The Parmesan-crusted veal cutlet Tuscan was also, we thought, rather reasonably priced ($29). When it was served, we discovered that we were getting an even better deal than we'd suspected. Yes, these were cutlets -- veal pounded thin -- but note the use of the plural; the serving was of two rather large pieces. They'd been carefully sauteed in a breading lightly flavored with Parmesan to a truly gratifying crispness that contrasted nicely with the delicate tenderness of the meat. The dish was finished with a few roasted tomatoes and a light garlic-tinged sauce flecked with capers and olives. We also were served the aforementioned beans, and for our potato choice went with a traditional baked, for which we could choose any combination of butter, sour cream and chives.

But meat isn't the only thing Canal Street can do well, it seems. An appetizer of oysters Rockefeller ($13) wasn't prepared in the classic style; it seems nobody uses Pernod anymore, and everyone tops the spinach with a dollop of bechamel, which tends to brown nicely under the broiler and adds a satisfying creamy aspect. And so they were quite nice, the oysters cooked only long enough that they remained tender, the spinach very springlike in its flavor.
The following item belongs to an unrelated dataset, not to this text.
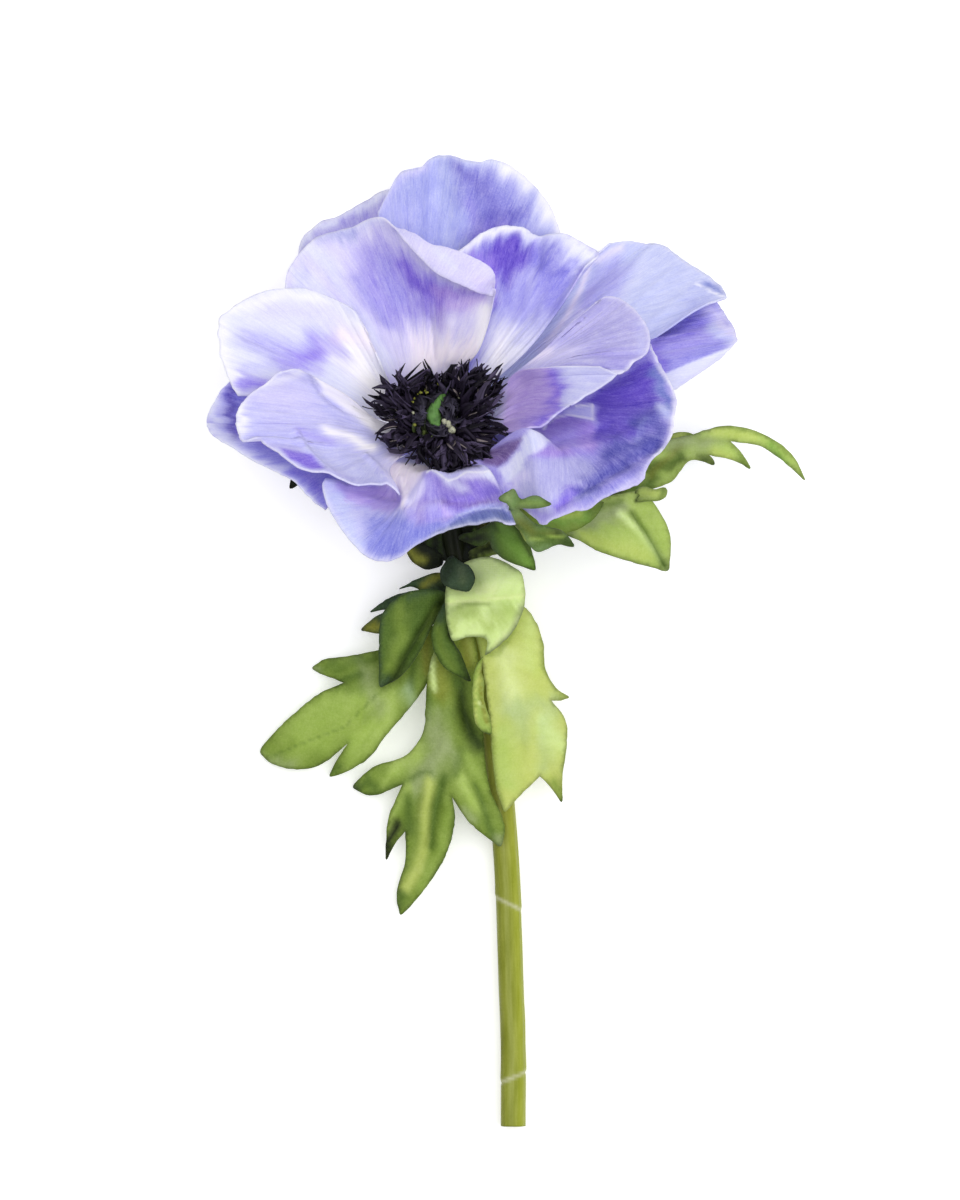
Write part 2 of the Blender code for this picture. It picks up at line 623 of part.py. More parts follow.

Spring flavors abounded as well in the salad of mozzarella and peppers ($9). This wasn't technically bocconcini, as the dish was advertised, because that refers to smallish balls of cheese and this dish entailed a larger ball of fresh buffalo mozzarella that had been cut up, but we liked it by any name. Lots of crisp field greens provided a rather austere foundation for the creamy/nutty chunks of cheese and the soft but pungent roasted peppers.

With it all we had a bottle of Franciscan Cabernet Sauvignon ($38), which was a 2004, though the wine list offered no vintages. Wine service was fine. Actually, service from our waiter and his assistant was pretty good throughout our dinner, although communication at times was a bit of an issue; I think bilingual workers need to be lingual on both sides of the bi. But the kitchen was another matter. Things were relatively slow that evening, but each of our courses took way too long to arrive.

So we had lots of time to look around and take in Canal Street's deftly designed interior with its black-and-gold theme carried out in mixed prints. It's a fairly elegant room, and so it was a little jarring that many of our dishes -- including the rich-and-oozy-but-otherwise-average chocolate lava cake ($6.95) we had for dessert -- arrived on dishware that was downright Jetsonian in design. There's a disconnect there.

There's a disconnect, as well, between Canal Street and many of the steakhouses across the valley that charge $100 more for a comparable dinner for two. But in this case, that was a very good thing.